C’est tel quel que fut présenté la voiture le 02 novembre 1935, référencée sous la désignation Lincoln Model H en interne, elle porte la dénomination Zephyr auprès du grand public qui peut en prendre possession quasi instantanément, la production ayant débuté en juin 1935. La fiche technique est prometteuse : 140km/h, une consommation entre 13 et 17 litres aux 100km (plutôt raisonnable pour un V12 d’alors), elle est proposée en deux variantes de carrosserie : un coupé deux portes ou une berline quatre portes. Avec un prix bien positionné (1.275$ pour la deux portes, 1.320$ pour la berline), c’est un succès pour Lincoln qui en écoule 14.994 exemplaires en 1936. Une réussite qui pousse Lincoln à élargir sa gamme avec un coupé et un cabriolet en 1937, avec quasiment 30.000 Zephyr vendues cette année-là.
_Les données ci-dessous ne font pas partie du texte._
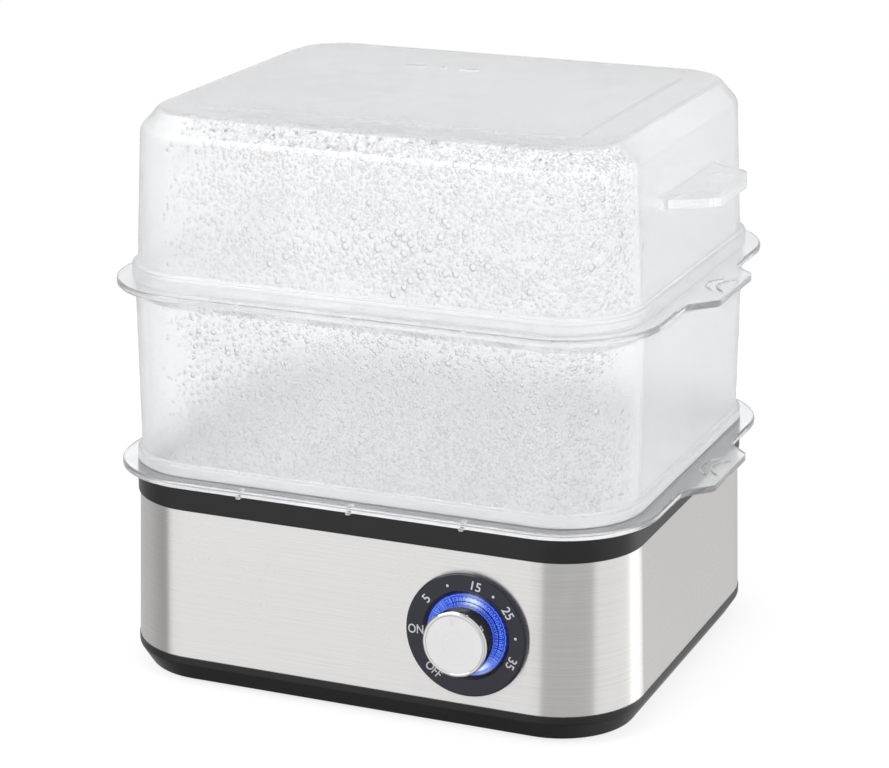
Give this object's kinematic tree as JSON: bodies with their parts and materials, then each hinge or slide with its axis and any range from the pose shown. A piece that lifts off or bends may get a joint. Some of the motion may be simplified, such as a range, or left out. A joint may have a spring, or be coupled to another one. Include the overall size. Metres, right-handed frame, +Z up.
{
  "type": "electric egg cooker",
  "caption": "Two-tier electric egg cooker and steamer with a steel-clad heated base, front timer dial, slotted lift-off trays, clear container and clear lid.",
  "frame": {"origin": "on the floor, under the centre of the whole part's box", "axes": "+Z up, -Y out of the front with the timer dial, +X to the right of someone facing the front"},
  "size_m": [0.2724, 0.2289, 0.2578],
  "materials": {
    "rubber": "matt black rubber",
    "black_plastic": "satin black polypropylene",
    "brushed_steel": "stainless steel brushed along the sides",
    "zinc_steel": "zinc-plated steel",
    "silicone": "grey silicone",
    "pan_metal": "cast aluminium, lightly polished",
    "heater_metal": "heat-tinted steel tube",
    "terminal_metal": "tinned brass",
    "dark_plastic": "black phenolic",
    "fuse_body": "tinned case",
    "timer_plastic": "off-white nylon",
    "board": "green board",
    "led": "clear resin",
    "light_guide": "clear acrylic lit blue",
    "dial_black": "gloss black with pale grey marks",
    "knob_chrome": "polished chrome plating",
    "knob_silver": "matt silver disc",
    "clear_plastic": "clear plastic, slightly hazy",
    "dial_print": "pale grey print on the dial plate"
  },
  "bodies": {
    "base": {"rubber_feet": "rubber", "base_shell": "black_plastic", "base_screws": "zinc_steel", "steel_sleeve": "brushed_steel", "rear_panel": "brushed_steel", "top_ring": "black_plastic", "pan_gasket": "silicone", "heating_pan": "pan_metal", "heat_plate": "pan_metal", "plate_nuts": "zinc_steel", "heater_ring": "heater_metal", "heater_terminals": "terminal_metal", "thermostat": "dark_plastic", "thermostat_screws": "zinc_steel", "thermal_fuse": "fuse_body", "fuse_clip": "zinc_steel", "control_bracket": "zinc_steel", "bracket_screws": "zinc_steel", "timer_body": "timer_plastic", "timer_screws": "zinc_steel", "led_board": "board", "led_chips": "led", "light_ring": "light_guide", "dial_plate": "dial_black", "terminal_block": "timer_plastic", "terminal_screws": "terminal_metal", "cord_gland": "rubber"},
    "knob": {"timer_knob": "knob_chrome", "knob_face": "knob_silver", "timer_shaft": "zinc_steel"},
    "lower_tray": {"lower_tray": "clear_plastic"},
    "container": {"steam_container": "clear_plastic"},
    "upper_tray": {"upper_tray": "clear_plastic"},
    "lid": {"lid": "clear_plastic"}
  },
  "joints": [
    {"name": "timer_turn", "type": "hinge", "parent": "base", "child": "knob", "pos_m": [0.0533, -0.09883, 0.0462], "axis": [0, -0.9995, 0.0306], "range_deg": [-131, 131.6]},
    {"name": "lower_tray_lift", "type": "slide", "parent": "base", "child": "lower_tray", "axis": [0, 0, 1], "range_m": [0, 0.12]},
    {"name": "container_lift", "type": "slide", "parent": "lower_tray", "child": "container", "axis": [0, 0, 1], "range_m": [0, 0.12]},
    {"name": "upper_tray_lift", "type": "slide", "parent": "container", "child": "upper_tray", "axis": [0, 0, 1], "range_m": [0, 0.12]},
    {"name": "lid_lift", "type": "slide", "parent": "upper_tray", "child": "lid", "axis": [0, 0, 1], "range_m": [0, 0.12]}
  ]
}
En 1938, l’avant de la Zephyr est redessiné pour améliorer le refroidissement du moteur (un point faible du modèle), le styliste Gregorie rajoute une calandre à fines barres horizontales, séparée en deux parties par le milieu. Cette année-là, l’économie américaine est en récession est seules 19.111 Zephyr sont vendues. Ce fut un peu mieux en 1939 avec 21.000 unités, mais le lancement de la Mercury cette année, s’insérant entre le haut de la gamme Ford et la Lincoln Zephyr, contrarie quelque peu les ventes de ce dernier modèle.